START Material for this exercise

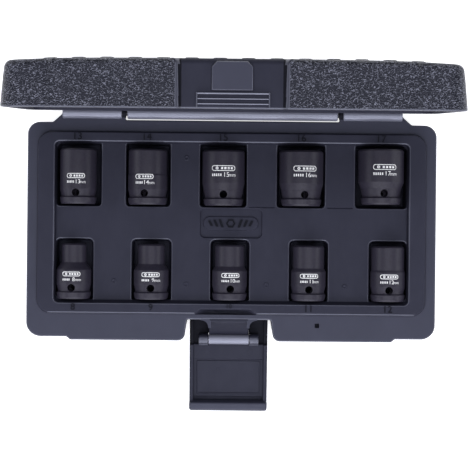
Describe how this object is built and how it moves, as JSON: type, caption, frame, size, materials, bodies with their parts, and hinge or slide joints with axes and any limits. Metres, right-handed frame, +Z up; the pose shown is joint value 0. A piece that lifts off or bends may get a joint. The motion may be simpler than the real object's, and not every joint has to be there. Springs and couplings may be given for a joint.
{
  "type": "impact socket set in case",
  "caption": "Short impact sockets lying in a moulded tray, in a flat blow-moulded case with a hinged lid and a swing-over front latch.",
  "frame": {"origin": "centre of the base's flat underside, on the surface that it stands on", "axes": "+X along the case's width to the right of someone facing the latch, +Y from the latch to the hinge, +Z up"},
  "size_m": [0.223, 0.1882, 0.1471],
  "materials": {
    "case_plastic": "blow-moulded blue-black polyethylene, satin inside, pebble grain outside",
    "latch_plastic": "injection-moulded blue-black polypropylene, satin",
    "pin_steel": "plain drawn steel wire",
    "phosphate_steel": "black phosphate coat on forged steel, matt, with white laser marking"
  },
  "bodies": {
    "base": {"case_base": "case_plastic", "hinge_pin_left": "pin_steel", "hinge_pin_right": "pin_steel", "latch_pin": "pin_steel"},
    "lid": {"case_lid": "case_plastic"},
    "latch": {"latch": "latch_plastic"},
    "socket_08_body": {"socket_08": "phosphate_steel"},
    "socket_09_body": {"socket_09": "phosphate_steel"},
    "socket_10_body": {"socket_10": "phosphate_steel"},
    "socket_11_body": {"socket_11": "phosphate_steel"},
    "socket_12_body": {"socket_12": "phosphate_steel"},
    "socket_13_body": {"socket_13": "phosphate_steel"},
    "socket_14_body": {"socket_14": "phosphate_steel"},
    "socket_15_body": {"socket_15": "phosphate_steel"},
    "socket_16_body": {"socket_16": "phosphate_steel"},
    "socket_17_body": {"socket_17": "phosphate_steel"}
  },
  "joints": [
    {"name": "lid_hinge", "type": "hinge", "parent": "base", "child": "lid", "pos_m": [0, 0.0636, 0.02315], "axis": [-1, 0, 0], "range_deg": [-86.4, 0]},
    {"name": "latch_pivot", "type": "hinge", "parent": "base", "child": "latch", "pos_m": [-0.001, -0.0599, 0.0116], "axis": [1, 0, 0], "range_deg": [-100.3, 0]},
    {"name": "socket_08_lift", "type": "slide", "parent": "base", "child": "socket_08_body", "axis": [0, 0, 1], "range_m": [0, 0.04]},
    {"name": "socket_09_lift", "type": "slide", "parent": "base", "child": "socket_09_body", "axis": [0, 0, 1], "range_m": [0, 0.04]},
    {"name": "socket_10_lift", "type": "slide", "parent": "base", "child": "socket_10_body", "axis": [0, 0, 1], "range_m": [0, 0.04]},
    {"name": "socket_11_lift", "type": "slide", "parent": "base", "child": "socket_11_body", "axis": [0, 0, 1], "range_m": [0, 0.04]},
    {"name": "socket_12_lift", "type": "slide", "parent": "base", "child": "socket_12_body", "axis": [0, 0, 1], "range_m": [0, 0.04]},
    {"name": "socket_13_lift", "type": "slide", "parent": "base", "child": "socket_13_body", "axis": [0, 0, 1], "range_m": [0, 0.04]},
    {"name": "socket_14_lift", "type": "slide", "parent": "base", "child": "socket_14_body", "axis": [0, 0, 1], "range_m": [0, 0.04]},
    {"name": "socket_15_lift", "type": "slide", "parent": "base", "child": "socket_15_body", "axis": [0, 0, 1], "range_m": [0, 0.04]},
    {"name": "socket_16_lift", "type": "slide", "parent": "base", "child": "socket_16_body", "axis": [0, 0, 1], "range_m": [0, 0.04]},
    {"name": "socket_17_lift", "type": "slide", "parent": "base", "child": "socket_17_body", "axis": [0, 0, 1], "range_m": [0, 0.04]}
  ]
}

END Material for this exercise
START Material for this exercise

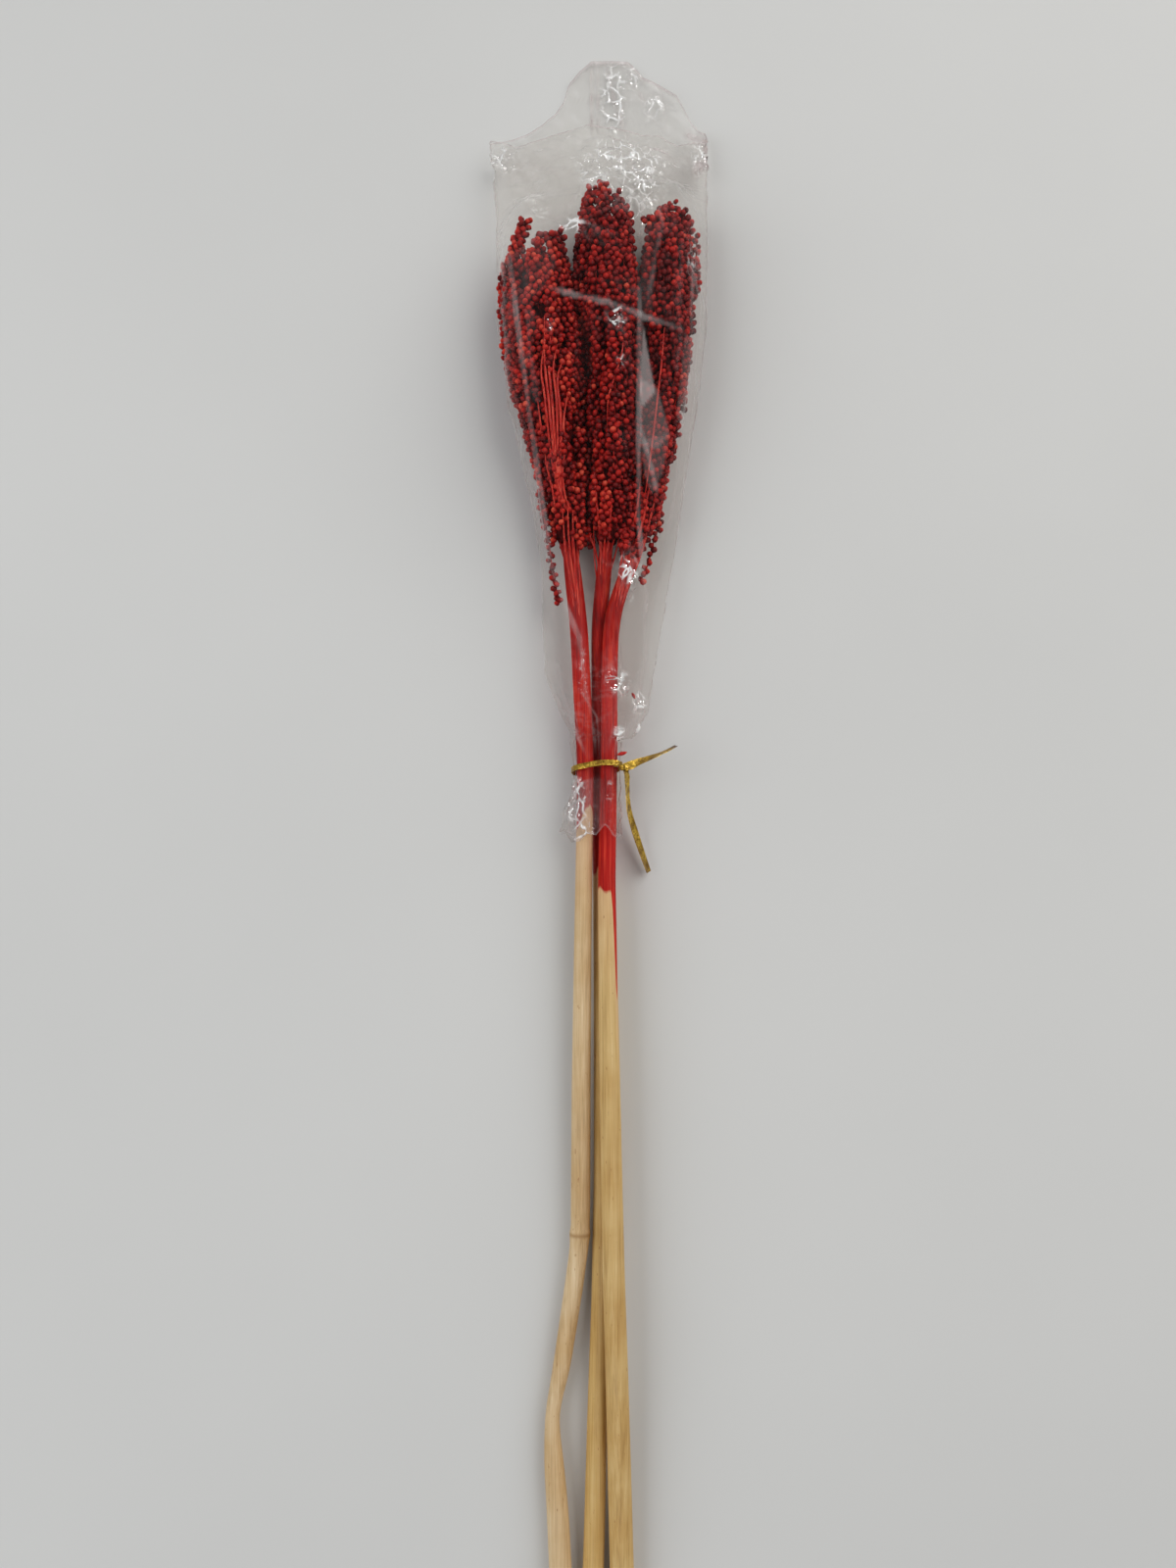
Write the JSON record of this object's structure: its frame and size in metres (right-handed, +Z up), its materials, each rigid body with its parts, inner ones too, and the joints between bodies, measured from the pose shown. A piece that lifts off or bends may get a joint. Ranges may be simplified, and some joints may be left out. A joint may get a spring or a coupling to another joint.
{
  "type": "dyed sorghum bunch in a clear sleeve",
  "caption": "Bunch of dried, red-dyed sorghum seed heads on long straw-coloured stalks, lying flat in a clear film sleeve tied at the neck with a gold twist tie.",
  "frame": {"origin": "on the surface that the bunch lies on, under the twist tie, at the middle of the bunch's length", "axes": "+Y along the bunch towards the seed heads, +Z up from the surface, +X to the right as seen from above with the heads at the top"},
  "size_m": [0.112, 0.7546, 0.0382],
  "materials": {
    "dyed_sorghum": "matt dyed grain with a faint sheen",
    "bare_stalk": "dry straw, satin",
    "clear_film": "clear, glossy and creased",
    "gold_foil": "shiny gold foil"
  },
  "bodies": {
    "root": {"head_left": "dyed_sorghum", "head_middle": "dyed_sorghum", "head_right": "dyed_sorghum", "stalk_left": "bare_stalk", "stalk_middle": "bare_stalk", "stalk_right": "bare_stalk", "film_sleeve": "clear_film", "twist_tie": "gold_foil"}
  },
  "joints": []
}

END Material for this exercise

→ **Your instructions**
Reproduce each line from the records that contains the word "caption".

→ **Output for this exercise**
Describe how this object is built and how it moves, as JSON: type, caption, frame, size, materials, bodies with their parts, and hinge or slide joints with axes and any limits. Metres, right-handed frame, +Z up; the pose shown is joint value 0. A piece that lifts off or bends may get a joint. The motion may be simpler than the real object's, and not every joint has to be there. Springs and couplings may be given for a joint.
  "caption": "Short impact sockets lying in a moulded tray, in a flat blow-moulded case with a hinged lid and a swing-over front latch.",
  "caption": "Bunch of dried, red-dyed sorghum seed heads on long straw-coloured stalks, lying flat in a clear film sleeve tied at the neck with a gold twist tie.",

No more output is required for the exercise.